As a rural, eComm customer, I’d love to see it back one day, but I get it. REI’s been under intense pressure to re-establish profitability. The in-store model drops the 3rd party contract in favor of their existing staffing. It maximizes circularity while managing costs.

They don’t play games with customer demand. Merchants have some tricks and gimmicks to manipulate customer demand: short term promotions, limited time offers, limited quantities and “a few units left” messaging. Sustainable brands give customers the time and space to decide whether they really want an item without creating pressure and mark down what’s left at the end of the season.

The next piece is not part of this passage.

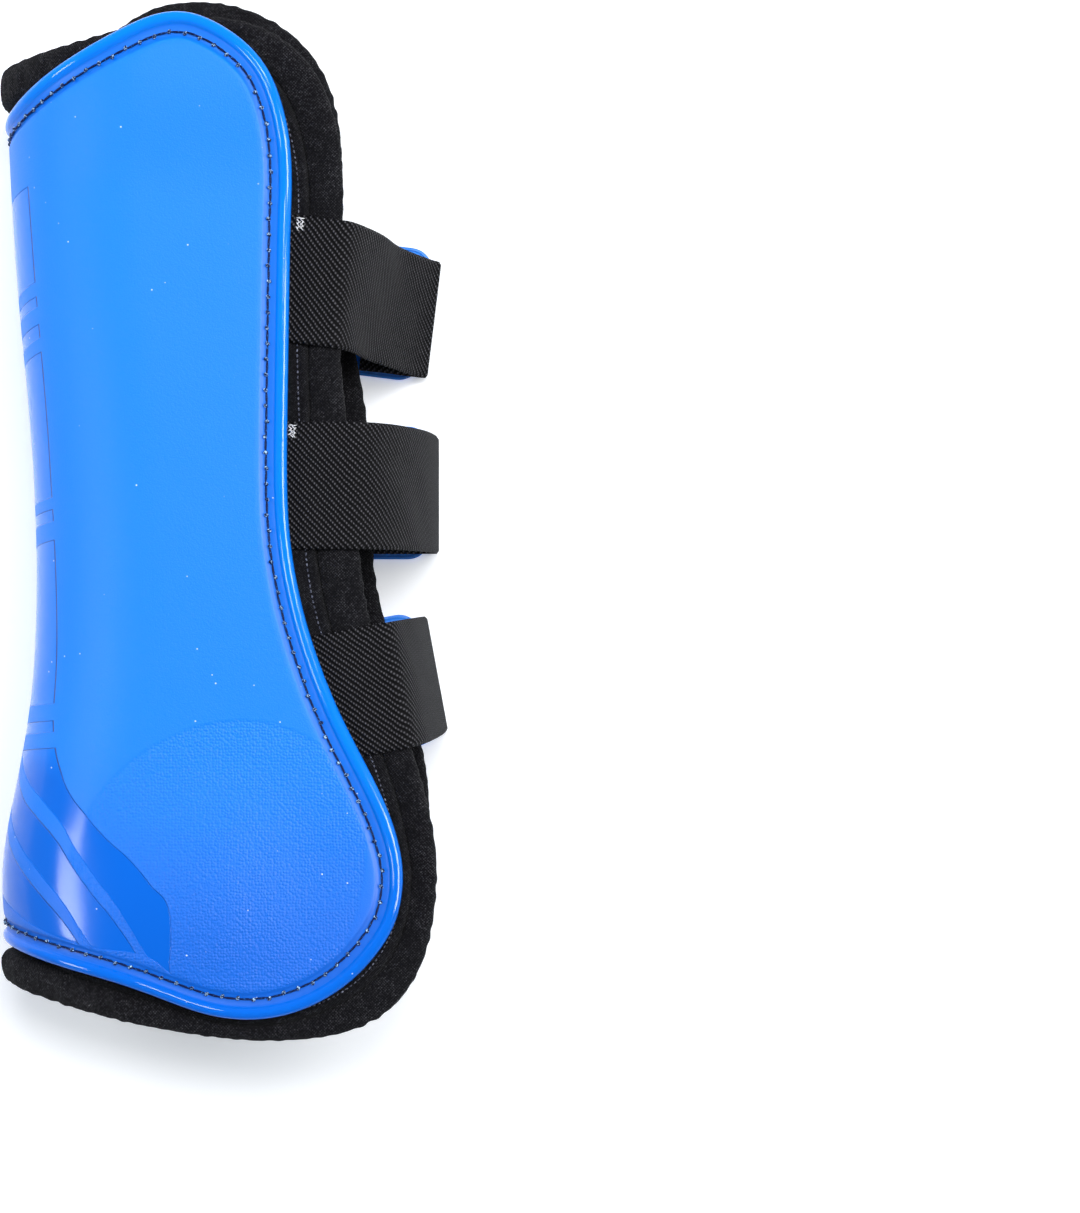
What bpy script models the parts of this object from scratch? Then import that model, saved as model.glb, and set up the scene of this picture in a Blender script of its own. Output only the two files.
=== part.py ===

REI pulses Coop brand promotions alongside their usual promotional calendar. The discounts run for relatively long periods of time where customers aren’t spending out of urgency. They do push urgent messaging for clearance styles (“HURRY! This item is discontinued. Shop now for best selection.”). Low stock gets a yellow banner (“order soon!”). But outside of their copy choices, they’re doing little to prompt panic buying behavior.

And while few people use their 20% off coupons for Coop apparel (usually it’s reserved for big ticket items), I don’t love how it influences consumers and disrupts the purchasing process. Instead of finding a product and developing the urge to buy, these coupons make customers want to buy something – anything – and then search for a product to satisfy it. It’s a psychologically effective mix of “spaving” messaging, artificial urgency, and FOMO to inflate demand.

3 thoughts on “REI: Green or Greenwashing

  1. Love the deep thought you put in to these postings. It sheds more light on a world that I have only a passing acquaintance with. THANK YOU for taking them time to think, research and write it.

    Small note: it did seem like there is a word missing from this sentence (toes, perhaps?): “Or there were a series of REI Coop socks with laughably long, but those mistakes are very few and far between.”